A verdade é que essa resposta de Costa ao caso de José Sócrates, na sua detenção em 2014, foi sempre considerada “poucochinho” pelos socráticos e pelo próprio antigo líder do PS, que se desfiliou do partido por considerar que estava a ser “condenado sem julgamento”. Sócrates considerou, então, que o PS nunca tinha saído realmente em sua defesa na investigação de que foi alvo e de que saiu acusado de 31 crimes.
“Tiaguinho” do Alto Minho e as contas acertadas com o ministro das Finanças
Alves deixou o palco a apelar ao voto e a avisar para que “não se fiem em sondagens” que dão a vitória ao PS. Depois deixou o púlpito ao “Tiaguinho”, como chamou ao ministro da Educação, Tiago Brandão Rodrigues. “O ministro do Alto Minho” que “aguentou o que Maomé não aguentou de outros”, segundo ao autarca.
O ministro dedicou boa parte da intervenção às alterações climáticas — Costa havia de fazer o mesmo, aproveitando as manifestações de jovens neste dia por todo o mundo –, mas também para falar do “Ronaldo das Finanças” e assumir: “Às vezes, concordamos em tudo, às vezes, discordamos e nem dizemos a toda a gente aquilo em que discordamos, mas trabalhamos todos para o mesmo”. Não é todos os dias que um ministro, e logo o da Educação (uma das áreas em que se multiplicaram as queixas de desinvestimento), aponta o dedo — ainda em tom de graça inofensiva — ao colega das Finanças. Ficou feito.
No palco deixou também o apelo ao voto para “Portugal não andar para trás”. Brandão Rodrigues disse mesmo que “dia 6 não é um dia qualquer”. “Nem hoje, nem amanha, nem o dia seguinte. A próxima semana é absolutamente decisiva. Não podemos dar as coisas por adquiridas e pôr a causa tudo o que conseguimos“, concluiu, seguindo a linha de Costa nos últimos dias.

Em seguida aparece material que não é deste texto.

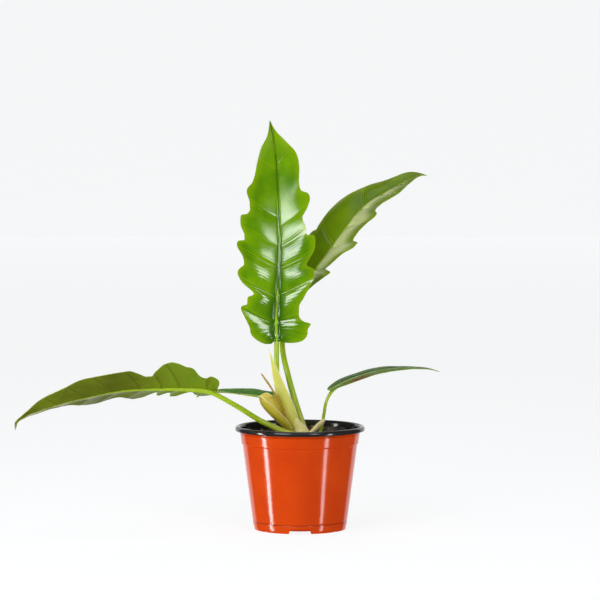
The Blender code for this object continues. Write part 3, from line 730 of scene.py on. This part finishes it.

Para o líder socialista já ficou muito pouco nesta noite. Tentou um paralelismo — pouco acertado — sobre a maratona e a caminhada política deste Governo. Disse que era como “uma maratona tão longa que combina com estafetas” (modalidade que não existe): “Vamos fazendo 42 quilómetros e passando o testemunho a outro. Nós estamos a 21 quilómetros”, calculou, apontando para um caminho a meio, antes de fazer o apelo final ao voto: “Deem força ao PS para mais quatro anos”. E aconselhou as pessoas a votarem, em vez de “fazerem contas”.